The physical and psychological effect of inflicted violence is a recurring theme in Indonesian artist Dadang Christanto’s varied paintings, installations and performances. Relocating to Australia in 1999 and currently living and working in Brisbane, Christanto uses art as a provocative vehicle through which he provides insight into Indonesia’s troubled past. Intriguingly, for this exhibition at Brisbane’s Jan Manton Gallery, Christanto expands his scope to address nature’s unforgiving wrath in addition to human cruelty.

Consuming almost an entire wall, the exhibition centerpiece is Such a Beautiful Morning, The Sun Rose and its Light Did Stab in the Back (2005), a monumental seven-meter long painting commemorating the thousands who died as a result of the tsunami on December 26, 2004. Against raw beige-colored Belgian linen, Christanto uses coffee—which takes on an oxidized, dried blood hue—to paint outlines of numerous contorted figures bent and huddled like the debris left by a receding tide.

The power and frenzy of the calligraphic gesture in the remaining 12 works on display, created from 2001 to 2007, are like private incantations.
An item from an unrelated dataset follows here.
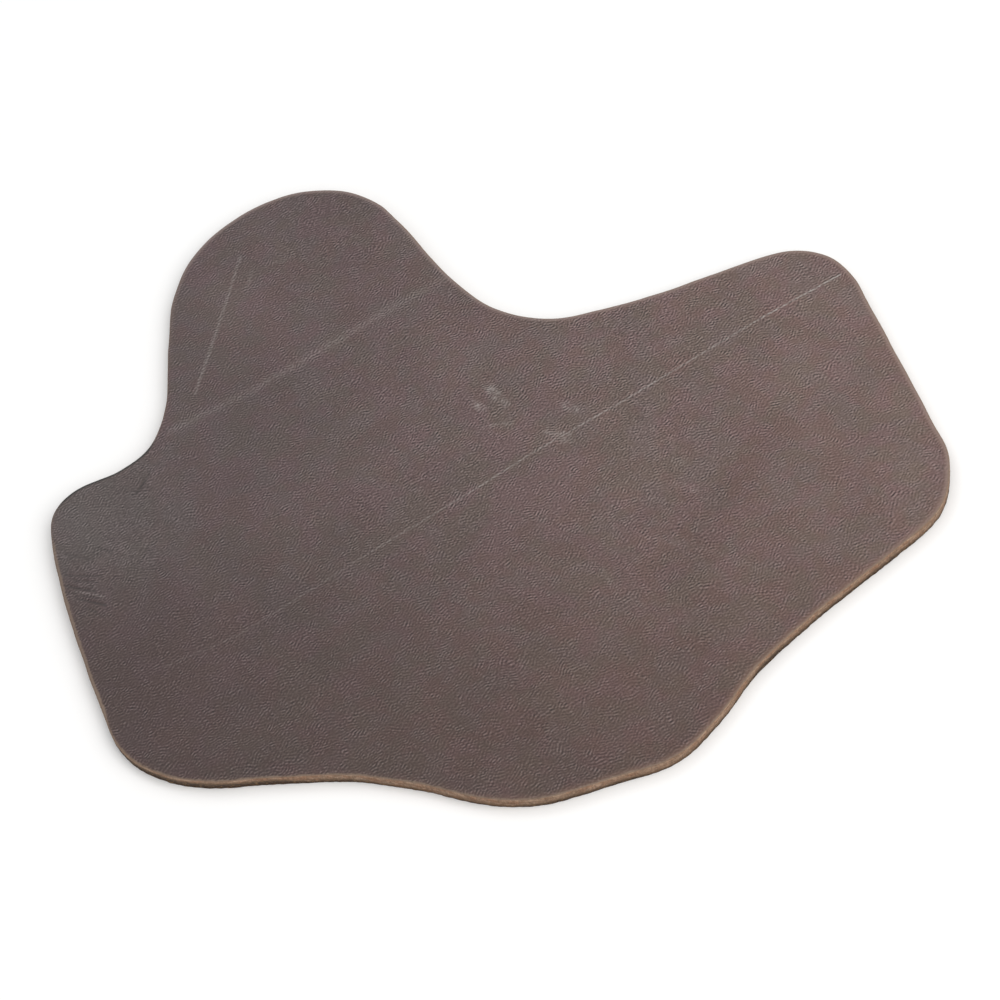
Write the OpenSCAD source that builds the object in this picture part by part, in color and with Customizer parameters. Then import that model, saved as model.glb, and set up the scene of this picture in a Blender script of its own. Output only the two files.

Rendered in shades of black, brown, red and gold, the sketched outlines of disembodied human heads repeat in various scales and patterns throughout, as if the artist feared his hand might not keep pace with his memories.

Boot Head (2001) shows an almost comical military boot against a white background, and Palm Head (2001) fills an oversize sheet of paper with a solitary palm tree, arcing fronds extending beyond the borders of the page. Both images drip with bright red, and closer inspection reveals that they are composed of tiny skull-like heads bleeding from their foreheads. Considered in the context of the 30-year-long authoritarian Suharto regime—a time of great political and ethnic persecution, particularly regarding Indonesia’s minority Chinese population to which Christanto belongs—the boot becomes a terrifying symbol of aggression and violence, while the palm tree suggests a silent and impassive bystander, as well as the embodiment of cyclical destruction and regrowth.

The visceral quality of Christanto’s choice of media and imagery charges these works. Christanto refers to them as a universal plea for justice for those who suffer from systemic violence and socio-political abuse. And, indeed, the inherent humanism of the artist’s vision invokes the shared experiences among all races, despite differences in political, social or cultural beliefs.